| GIVEN REQUEST |
Return exactly the listing's lines, from its first line to the line holding "LEDGE_OUTER = 9.08 * MM", ends included.
################
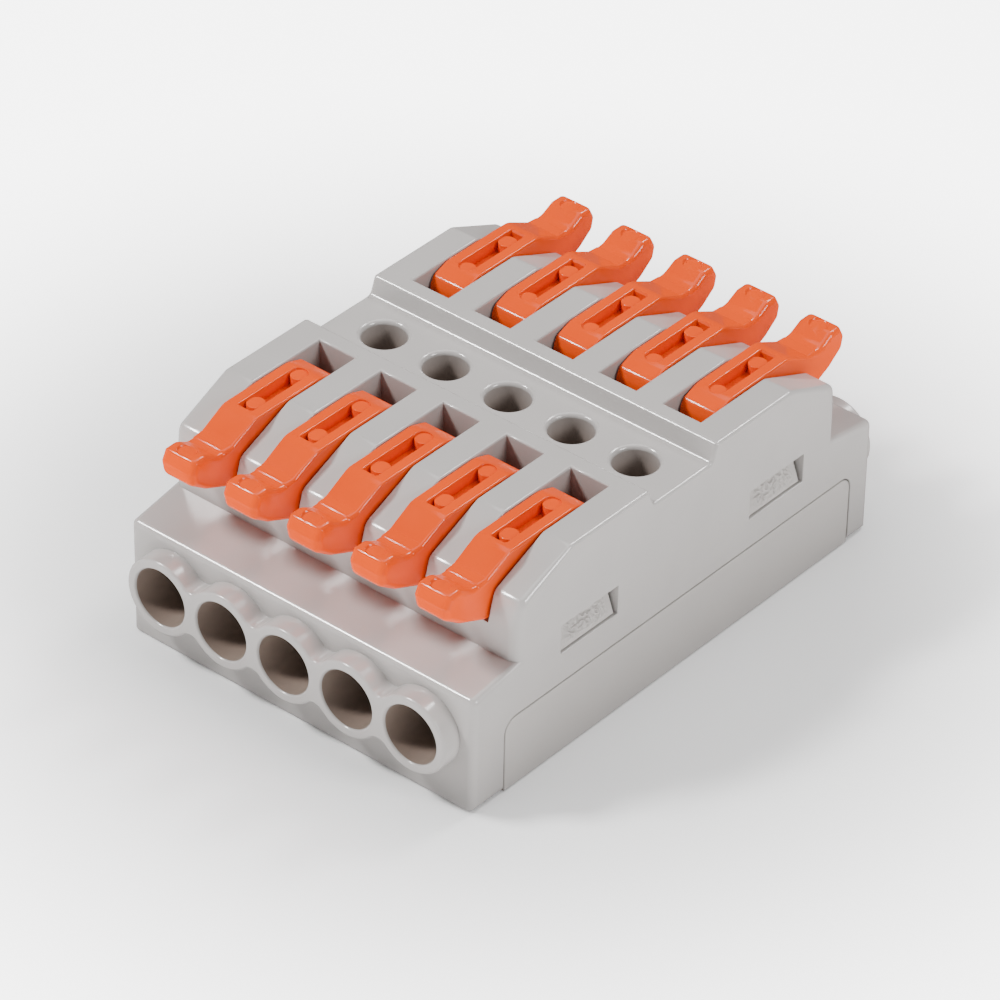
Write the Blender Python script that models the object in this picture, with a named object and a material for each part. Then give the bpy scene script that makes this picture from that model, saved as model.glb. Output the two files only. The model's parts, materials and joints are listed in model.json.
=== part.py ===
"""Lever wire connector: five poles, with a wire port and a lever at both ends of each pole.

Metres, +Z up.  The wires run along Y and the poles stand side by side along X.  The origin
is in the middle of the bottom face.  The front (-Y) and the back (+Y) hold the same parts,
so a place along a wire is given as its distance from the middle, called reach here.
"""
import math

import bmesh
import bpy
from mathutils import Vector

MM = 0.001

# Poles
POLES = 5
PITCH = 5.5 * MM
ENDS = {"front": -1, "back": 1}
GAP = 0.1 * MM                      # clearance between any two pieces

# Housing, outside
HALF_WIDTH = POLES * PITCH / 2 + 1.3 * MM
HALF_LENGTH = 20.97 * MM            # without the collars
HEIGHT = 16.4 * MM
CORNER_RADIUS = 0.55 * MM
TROUGH_FLOOR = 15.05 * MM
BLOCK_HALF_LENGTH = 16.75 * MM      # the raised block that holds the levers
BLOCK_CORNER_RADIUS = 0.9 * MM
LEDGE_INNER = 9.75 * MM             # height of the ledge where it meets the block
LEDGE_OUTER = 9.08 * MM

# Housing, inside
CAVITY_HALF_WIDTH = 2.35 * MM
CAVITY_INNER = 2.4 * MM
CAVITY_OUTER = 15.2 * MM
CAVITY_TOP = 12.2 * MM
SLOT_HALF_WIDTH = 1.58 * MM
SLOT_INNER = 4.8 * MM
SLOT_FLOOR = 12.0 * MM              # where the slot runs out through the wall

# Wire ports and test holes
WIRE_HEIGHT = 5.38 * MM
COLLAR_RADIUS = 2.92 * MM
WEB_RADIUS = 0.9 * MM               # of the hollow between two collars
COLLAR_END = 22.57 * MM
MOUTH_RADIUS = 2.21 * MM
THROAT_RADIUS = 1.6 * MM
TEST_RADIUS = 1.61 * MM
TEST_RIM_RADIUS = 2.0 * MM
ROUND_STEPS = 20

# Bottom cover
COVER_SHIFT = 0.465 * MM            # how far the cover's middle lies behind the housing's
COVER_HALF_LENGTH = 18.225 * MM
COVER_CORNER_RADIUS = 1.0 * MM
COVER_THICKNESS = 1.2 * MM
WING_HEIGHT = 5.63 * MM
WING_THICKNESS = 0.8 * MM
TONGUE_THICKNESS = 0.7 * MM
TONGUE_TOP = 10.3 * MM
WEDGE_BOTTOM = 8.2 * MM
WEDGE_PROUD = 0.72 * MM
WINDOW_REACH = 9.84 * MM            # from the cover's middle to a window's middle
WINDOW_HALF_LENGTH = 2.9 * MM
WINDOW_BOTTOM = 8.1 * MM
WINDOW_TOP = 10.4 * MM
TONGUE_PLAY = 0.28 * MM             # free space behind a tongue, past the gap
POST_HALF_WIDTH = 2.2 * MM
POST_HALF_LENGTH = 2.0 * MM

# Busbar
BAR_BOTTOM = 6.7 * MM
BAR_THICKNESS = 0.8 * MM
BAR_HALF_WIDTH = 1.2 * MM
BAR_HALF_LENGTH = 14.6 * MM

# Cage spring: a fixed root with its loop, and the arm with the cage that the cam pushes down
STRIP = 0.4 * MM
LOOP_REACH = 4.6 * MM
LOOP_RADIUS = 1.75 * MM             # to the middle of the strip
LOOP_HEIGHT = BAR_BOTTOM + BAR_THICKNESS + GAP + STRIP / 2 + LOOP_RADIUS
ROOT_END = 11.5 * MM
LEG_REACH = 13.8 * MM
CAGE_BOTTOM = 5.9 * MM
CAGE_HALF_WIDTH = 2.1 * MM
STRIP_HALF_WIDTH = 1.4 * MM
CAGE_WINDOW_HALF_WIDTH = 1.6 * MM
CAGE_START = 10.8 * MM              # the strip widens to the cage's width from here outwards

# Lever
PIVOT_REACH = 10.0 * MM
PIVOT_HEIGHT = 14.0 * MM
TRUNNION_RADIUS = 0.8 * MM
OPEN_ANGLE = math.radians(85)
ARM_RATIO = 0.19                    # turn of the spring's arm for each turn of the lever
CAM_GAP = 0.12 * MM
CAM_STEPS = 12
LEVER_UNDERSIDE = 12.15 * MM
POCKET_HALF_WIDTH = 0.6 * MM
POCKET_INNER = 8.0 * MM
POCKET_OUTER = 13.95 * MM
POCKET_FLOOR = 15.4 * MM

BEYOND = 2.0 * MM                   # how far a cut runs past the surface it opens
SHARP_ANGLE = math.radians(32)


def pole_x(pole):
    """Centre of a pole, counted from 1 at the -X side."""
    return (pole - (POLES + 1) / 2) * PITCH


def windows():
    """The two windows of a side, as (low, high) along Y."""
    centres = [COVER_SHIFT + end * WINDOW_REACH for end in ENDS.values()]
    return [(centre - WINDOW_HALF_LENGTH, centre + WINDOW_HALF_LENGTH) for centre in centres]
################
| FINAL RESULT |
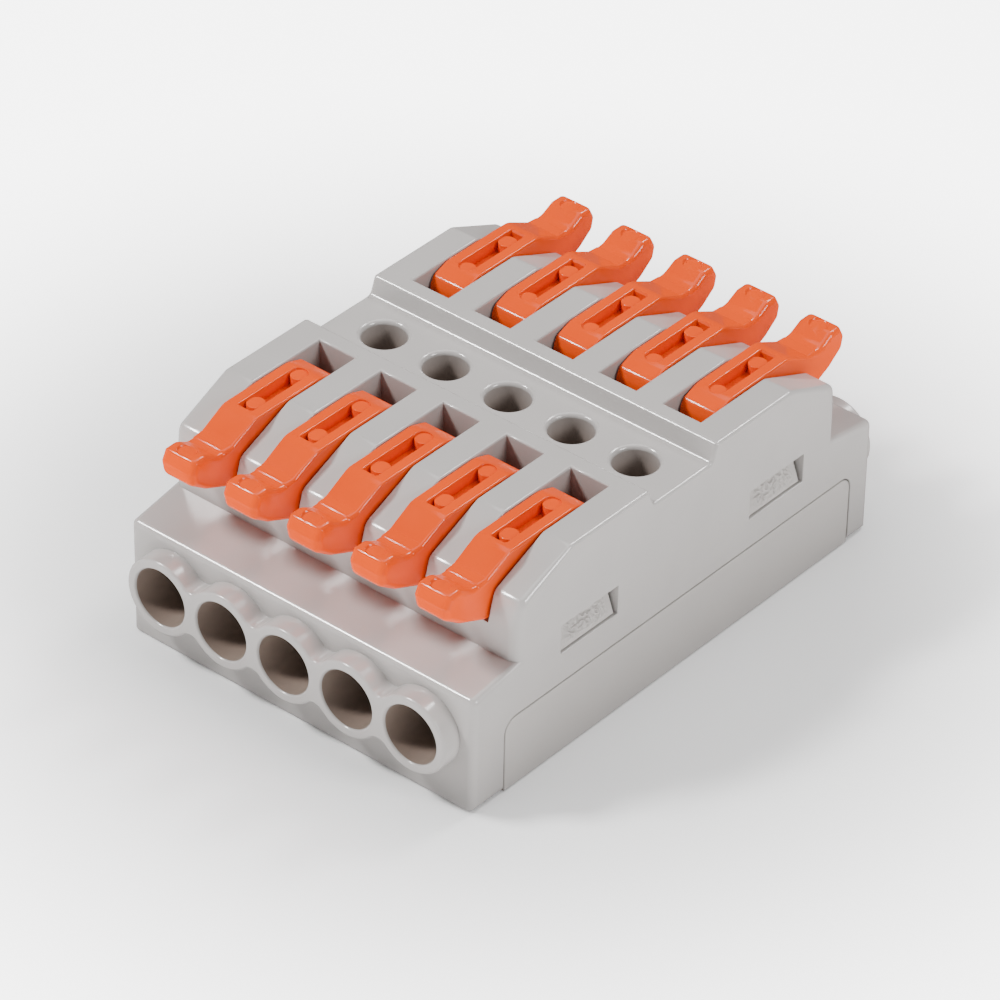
Write the Blender Python script that models the object in this picture, with a named object and a material for each part. Then give the bpy scene script that makes this picture from that model, saved as model.glb. Output the two files only. The model's parts, materials and joints are listed in model.json.
=== part.py ===
"""Lever wire connector: five poles, with a wire port and a lever at both ends of each pole.

Metres, +Z up.  The wires run along Y and the poles stand side by side along X.  The origin
is in the middle of the bottom face.  The front (-Y) and the back (+Y) hold the same parts,
so a place along a wire is given as its distance from the middle, called reach here.
"""
import math

import bmesh
import bpy
from mathutils import Vector

MM = 0.001

# Poles
POLES = 5
PITCH = 5.5 * MM
ENDS = {"front": -1, "back": 1}
GAP = 0.1 * MM                      # clearance between any two pieces

# Housing, outside
HALF_WIDTH = POLES * PITCH / 2 + 1.3 * MM
HALF_LENGTH = 20.97 * MM            # without the collars
HEIGHT = 16.4 * MM
CORNER_RADIUS = 0.55 * MM
TROUGH_FLOOR = 15.05 * MM
BLOCK_HALF_LENGTH = 16.75 * MM      # the raised block that holds the levers
BLOCK_CORNER_RADIUS = 0.9 * MM
LEDGE_INNER = 9.75 * MM             # height of the ledge where it meets the block
LEDGE_OUTER = 9.08 * MM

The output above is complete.